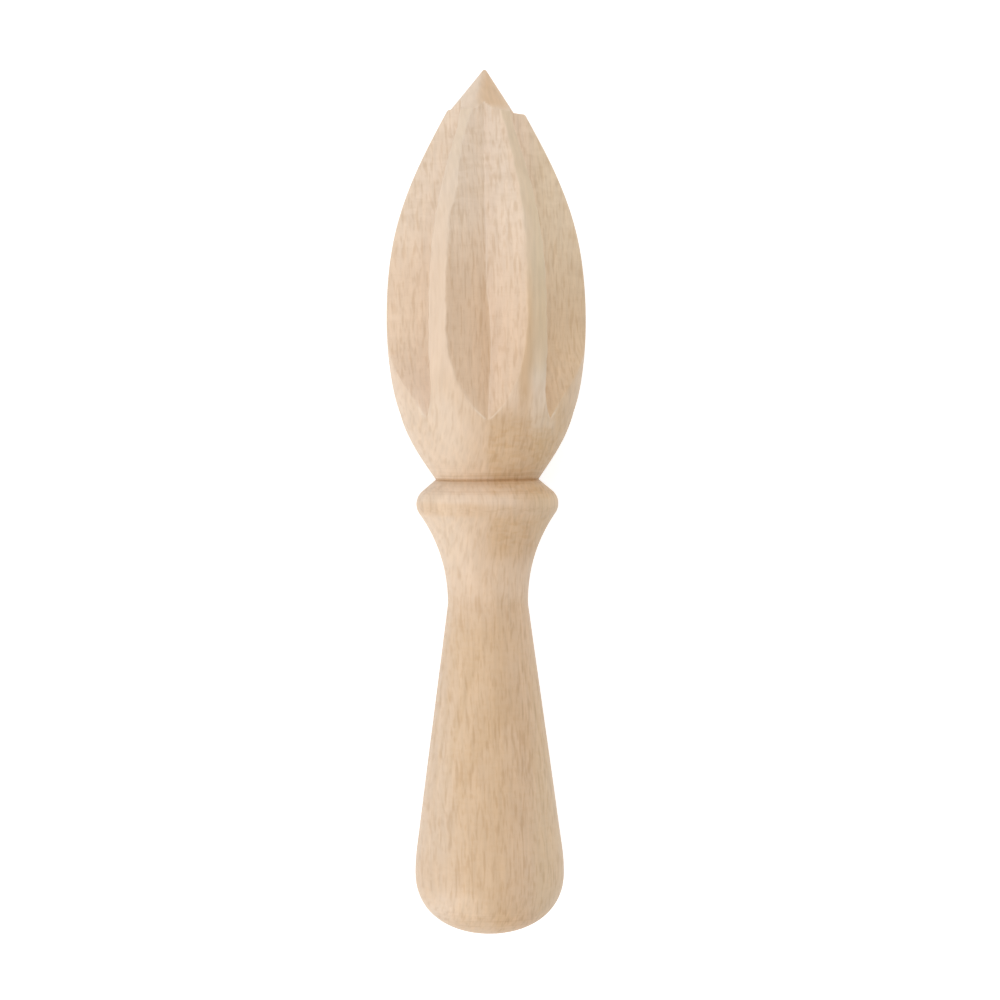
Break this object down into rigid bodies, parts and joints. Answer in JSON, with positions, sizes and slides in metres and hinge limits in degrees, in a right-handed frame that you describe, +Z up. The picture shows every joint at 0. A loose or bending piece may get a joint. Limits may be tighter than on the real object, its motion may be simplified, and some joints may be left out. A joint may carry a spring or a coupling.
{
  "type": "citrus reamer",
  "caption": "Hand-held wooden citrus reamer: a pointed, fluted head, a beaded collar and a tapered handle with a rounded butt, all turned from one piece of beech.",
  "frame": {"origin": "on the resting surface, under the middle of the reamer's box", "axes": "+Y from the butt to the point along the table, +Z up, +X to the right seen from above with the point away from you; the turning axis rises 1.6 degrees towards the point"},
  "size_m": [0.0392, 0.1698, 0.0358],
  "materials": {
    "beech": "bare fine-sanded beech, unvarnished"
  },
  "bodies": {
    "root": {"reamer": "beech"}
  },
  "joints": []
}
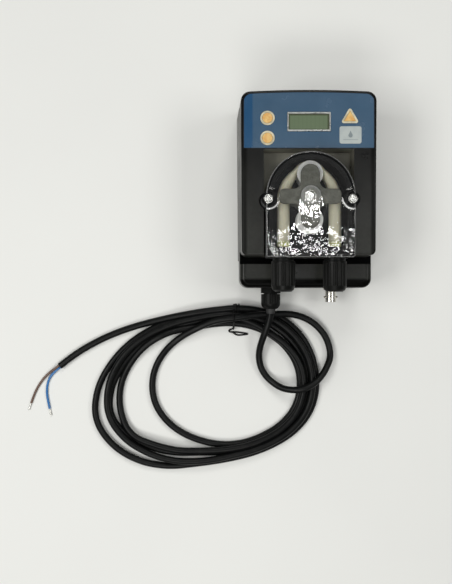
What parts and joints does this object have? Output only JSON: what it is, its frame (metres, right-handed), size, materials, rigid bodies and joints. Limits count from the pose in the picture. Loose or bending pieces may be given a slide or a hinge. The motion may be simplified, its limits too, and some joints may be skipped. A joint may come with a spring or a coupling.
{
  "type": "peristaltic dosing pump",
  "caption": "Wall-mount peristaltic dosing pump with a clear-covered roller head, display panel with keys, hose unions and a coiled mains lead.",
  "frame": {"origin": "centre of the flat back face, which goes against the wall (or lies on a table)", "axes": "+X to the right seen from the front, +Y towards the display end (up when it hangs on a wall), +Z out of the front"},
  "size_m": [0.3137, 0.3348, 0.1111],
  "materials": {
    "case_plastic": "satin moulded ABS, black",
    "gasket_rubber": "matt",
    "screw_steel": "zinc-plated",
    "stainless": "turned stainless steel",
    "label_blue": "printed polyester overlay, steel blue",
    "bezel_silver": "satin",
    "lcd_green": "olive-green display",
    "plate_white": "printed white field",
    "key_cream": "cream key surround",
    "key_orange": "orange key cap",
    "board_green": "glass-fibre circuit board",
    "component_black": "moulded electronic part",
    "transformer_yellow": "tape-wound transformer",
    "capacitor_blue": "sleeved capacitor",
    "terminal_green": "moulded terminal block",
    "motor_cast": "cast end cap",
    "motor_steel": "laminated steel",
    "winding_copper": "enamelled copper wire",
    "cover_clear": "clear moulded polycarbonate",
    "rotor_grey": "glass-filled nylon, dark grey",
    "roller_white": "turned acetal, white",
    "tube_cream": "pump tube, cream thermoplastic elastomer",
    "fitting_black": "moulded polypropylene, black",
    "bnc_nickel": "nickel-plated brass",
    "ptfe_white": "PTFE insulator",
    "contact_gold": "gold-plated contact",
    "cord_black": "black PVC sheath",
    "core_brown": "brown core insulation",
    "core_blue": "blue core insulation",
    "ferrule_tin": "tinned end"
  },
  "bodies": {
    "casing": {"back_shell": "case_plastic", "front_shell": "case_plastic", "case_gasket": "gasket_rubber", "case_screws": "screw_steel", "panel_label": "label_blue", "lcd_bezel": "bezel_silver", "lcd_module": "lcd_green", "display_board": "board_green", "board_screws": "screw_steel", "name_plate": "plate_white", "key_bezels": "key_cream", "key_switches": "component_black", "power_board": "board_green", "transformer": "transformer_yellow", "capacitors": "capacitor_blue", "terminal_block": "terminal_green", "terminal_screws": "screw_steel", "motor_front_cap": "motor_cast", "motor_stator": "motor_steel", "motor_windings": "winding_copper", "motor_rear_cap": "motor_cast", "motor_bearings": "stainless", "motor_screws": "screw_steel", "head_base": "fitting_black", "shaft_bush": "contact_gold", "shaft_seal": "gasket_rubber", "head_cover": "cover_clear", "cover_washers": "screw_steel", "cover_screws": "screw_steel", "pump_tube": "tube_cream", "inlet_connector": "fitting_black", "outlet_connector": "fitting_black", "inlet_nut": "fitting_black", "outlet_nut": "fitting_black", "gland_body": "fitting_black", "gland_nut": "fitting_black", "gland_seal": "gasket_rubber", "gland_locknut": "fitting_black", "bnc_body": "bnc_nickel", "bnc_insulator": "ptfe_white", "bnc_contact": "contact_gold", "bnc_nut": "bnc_nickel", "cord_lead": "cord_black", "cord_coil": "cord_black", "cord_tail": "cord_black", "core_brown": "core_brown", "core_blue": "core_blue", "core_ferrules": "ferrule_tin", "cord_tie": "cord_black"},
    "rotor": {"rotor_top_plate": "rotor_grey", "rotor_bottom_plate": "rotor_grey", "roller_axles": "stainless", "rotor_screw": "screw_steel", "drive_shaft": "stainless", "motor_core": "motor_steel"},
    "roller_a": {"roller_a": "roller_white"},
    "roller_b": {"roller_b": "roller_white"},
    "key_up": {"key_up": "key_orange"},
    "key_down": {"key_down": "key_orange"},
    "key_start": {"key_start": "key_orange"}
  },
  "joints": [
    {"name": "rotor_spin", "type": "hinge", "parent": "casing", "child": "rotor", "pos_m": [0, -0.0086, 0.09], "axis": [0, 0, 1], "continuous": true, "deforming": ["pump_tube"]},
    {"name": "roller_a_spin", "type": "hinge", "parent": "rotor", "child": "roller_a", "pos_m": [0, 0.0104, 0.09], "axis": [0, 0, 1], "continuous": true},
    {"name": "roller_b_spin", "type": "hinge", "parent": "rotor", "child": "roller_b", "pos_m": [0, -0.0276, 0.09], "axis": [0, 0, 1], "continuous": true},
    {"name": "key_up_press", "type": "slide", "parent": "casing", "child": "key_up", "axis": [0, 0, -1], "range_m": [0, 0.0006], "stiffness_N_per_m": 400, "springref_m": -0.0005},
    {"name": "key_down_press", "type": "slide", "parent": "casing", "child": "key_down", "axis": [0, 0, -1], "range_m": [0, 0.0006], "stiffness_N_per_m": 400, "springref_m": -0.0005},
    {"name": "key_start_press", "type": "slide", "parent": "casing", "child": "key_start", "axis": [0, 0, -1], "range_m": [0, 0.0006], "stiffness_N_per_m": 400, "springref_m": -0.0005}
  ],
  "couplings": [
    {"joint": "roller_a_spin", "follows": "rotor_spin", "ratio": -3.3171},
    {"joint": "roller_b_spin", "follows": "rotor_spin", "ratio": -3.3171}
  ]
}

== == ==

_GIVEN REQUEST_
Repeat the listing above without any change.

_RESULT BELOW_
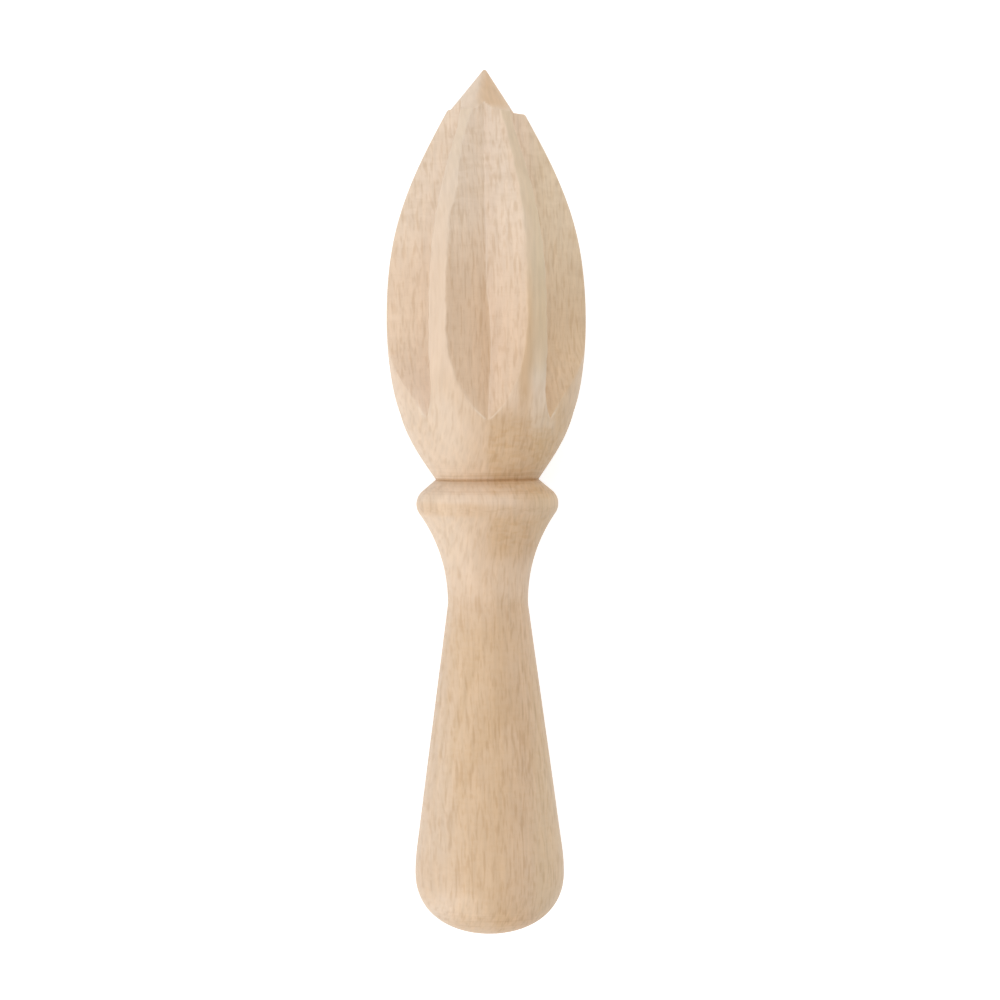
Break this object down into rigid bodies, parts and joints. Answer in JSON, with positions, sizes and slides in metres and hinge limits in degrees, in a right-handed frame that you describe, +Z up. The picture shows every joint at 0. A loose or bending piece may get a joint. Limits may be tighter than on the real object, its motion may be simplified, and some joints may be left out. A joint may carry a spring or a coupling.
{
  "type": "citrus reamer",
  "caption": "Hand-held wooden citrus reamer: a pointed, fluted head, a beaded collar and a tapered handle with a rounded butt, all turned from one piece of beech.",
  "frame": {"origin": "on the resting surface, under the middle of the reamer's box", "axes": "+Y from the butt to the point along the table, +Z up, +X to the right seen from above with the point away from you; the turning axis rises 1.6 degrees towards the point"},
  "size_m": [0.0392, 0.1698, 0.0358],
  "materials": {
    "beech": "bare fine-sanded beech, unvarnished"
  },
  "bodies": {
    "root": {"reamer": "beech"}
  },
  "joints": []
}
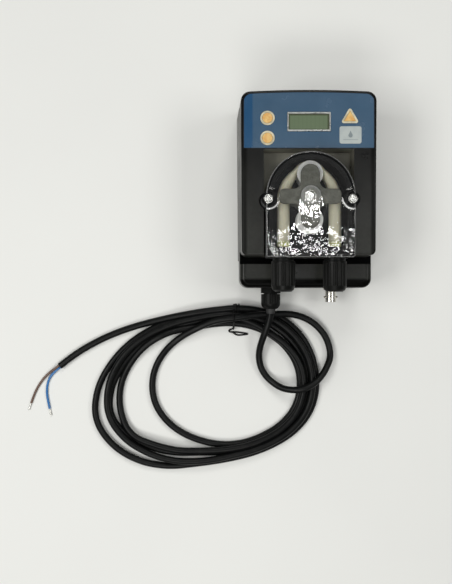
What parts and joints does this object have? Output only JSON: what it is, its frame (metres, right-handed), size, materials, rigid bodies and joints. Limits count from the pose in the picture. Loose or bending pieces may be given a slide or a hinge. The motion may be simplified, its limits too, and some joints may be skipped. A joint may come with a spring or a coupling.
{
  "type": "peristaltic dosing pump",
  "caption": "Wall-mount peristaltic dosing pump with a clear-covered roller head, display panel with keys, hose unions and a coiled mains lead.",
  "frame": {"origin": "centre of the flat back face, which goes against the wall (or lies on a table)", "axes": "+X to the right seen from the front, +Y towards the display end (up when it hangs on a wall), +Z out of the front"},
  "size_m": [0.3137, 0.3348, 0.1111],
  "materials": {
    "case_plastic": "satin moulded ABS, black",
    "gasket_rubber": "matt",
    "screw_steel": "zinc-plated",
    "stainless": "turned stainless steel",
    "label_blue": "printed polyester overlay, steel blue",
    "bezel_silver": "satin",
    "lcd_green": "olive-green display",
    "plate_white": "printed white field",
    "key_cream": "cream key surround",
    "key_orange": "orange key cap",
    "board_green": "glass-fibre circuit board",
    "component_black": "moulded electronic part",
    "transformer_yellow": "tape-wound transformer",
    "capacitor_blue": "sleeved capacitor",
    "terminal_green": "moulded terminal block",
    "motor_cast": "cast end cap",
    "motor_steel": "laminated steel",
    "winding_copper": "enamelled copper wire",
    "cover_clear": "clear moulded polycarbonate",
    "rotor_grey": "glass-filled nylon, dark grey",
    "roller_white": "turned acetal, white",
    "tube_cream": "pump tube, cream thermoplastic elastomer",
    "fitting_black": "moulded polypropylene, black",
    "bnc_nickel": "nickel-plated brass",
    "ptfe_white": "PTFE insulator",
    "contact_gold": "gold-plated contact",
    "cord_black": "black PVC sheath",
    "core_brown": "brown core insulation",
    "core_blue": "blue core insulation",
    "ferrule_tin": "tinned end"
  },
  "bodies": {
    "casing": {"back_shell": "case_plastic", "front_shell": "case_plastic", "case_gasket": "gasket_rubber", "case_screws": "screw_steel", "panel_label": "label_blue", "lcd_bezel": "bezel_silver", "lcd_module": "lcd_green", "display_board": "board_green", "board_screws": "screw_steel", "name_plate": "plate_white", "key_bezels": "key_cream", "key_switches": "component_black", "power_board": "board_green", "transformer": "transformer_yellow", "capacitors": "capacitor_blue", "terminal_block": "terminal_green", "terminal_screws": "screw_steel", "motor_front_cap": "motor_cast", "motor_stator": "motor_steel", "motor_windings": "winding_copper", "motor_rear_cap": "motor_cast", "motor_bearings": "stainless", "motor_screws": "screw_steel", "head_base": "fitting_black", "shaft_bush": "contact_gold", "shaft_seal": "gasket_rubber", "head_cover": "cover_clear", "cover_washers": "screw_steel", "cover_screws": "screw_steel", "pump_tube": "tube_cream", "inlet_connector": "fitting_black", "outlet_connector": "fitting_black", "inlet_nut": "fitting_black", "outlet_nut": "fitting_black", "gland_body": "fitting_black", "gland_nut": "fitting_black", "gland_seal": "gasket_rubber", "gland_locknut": "fitting_black", "bnc_body": "bnc_nickel", "bnc_insulator": "ptfe_white", "bnc_contact": "contact_gold", "bnc_nut": "bnc_nickel", "cord_lead": "cord_black", "cord_coil": "cord_black", "cord_tail": "cord_black", "core_brown": "core_brown", "core_blue": "core_blue", "core_ferrules": "ferrule_tin", "cord_tie": "cord_black"},
    "rotor": {"rotor_top_plate": "rotor_grey", "rotor_bottom_plate": "rotor_grey", "roller_axles": "stainless", "rotor_screw": "screw_steel", "drive_shaft": "stainless", "motor_core": "motor_steel"},
    "roller_a": {"roller_a": "roller_white"},
    "roller_b": {"roller_b": "roller_white"},
    "key_up": {"key_up": "key_orange"},
    "key_down": {"key_down": "key_orange"},
    "key_start": {"key_start": "key_orange"}
  },
  "joints": [
    {"name": "rotor_spin", "type": "hinge", "parent": "casing", "child": "rotor", "pos_m": [0, -0.0086, 0.09], "axis": [0, 0, 1], "continuous": true, "deforming": ["pump_tube"]},
    {"name": "roller_a_spin", "type": "hinge", "parent": "rotor", "child": "roller_a", "pos_m": [0, 0.0104, 0.09], "axis": [0, 0, 1], "continuous": true},
    {"name": "roller_b_spin", "type": "hinge", "parent": "rotor", "child": "roller_b", "pos_m": [0, -0.0276, 0.09], "axis": [0, 0, 1], "continuous": true},
    {"name": "key_up_press", "type": "slide", "parent": "casing", "child": "key_up", "axis": [0, 0, -1], "range_m": [0, 0.0006], "stiffness_N_per_m": 400, "springref_m": -0.0005},
    {"name": "key_down_press", "type": "slide", "parent": "casing", "child": "key_down", "axis": [0, 0, -1], "range_m": [0, 0.0006], "stiffness_N_per_m": 400, "springref_m": -0.0005},
    {"name": "key_start_press", "type": "slide", "parent": "casing", "child": "key_start", "axis": [0, 0, -1], "range_m": [0, 0.0006], "stiffness_N_per_m": 400, "springref_m": -0.0005}
  ],
  "couplings": [
    {"joint": "roller_a_spin", "follows": "rotor_spin", "ratio": -3.3171},
    {"joint": "roller_b_spin", "follows": "rotor_spin", "ratio": -3.3171}
  ]
}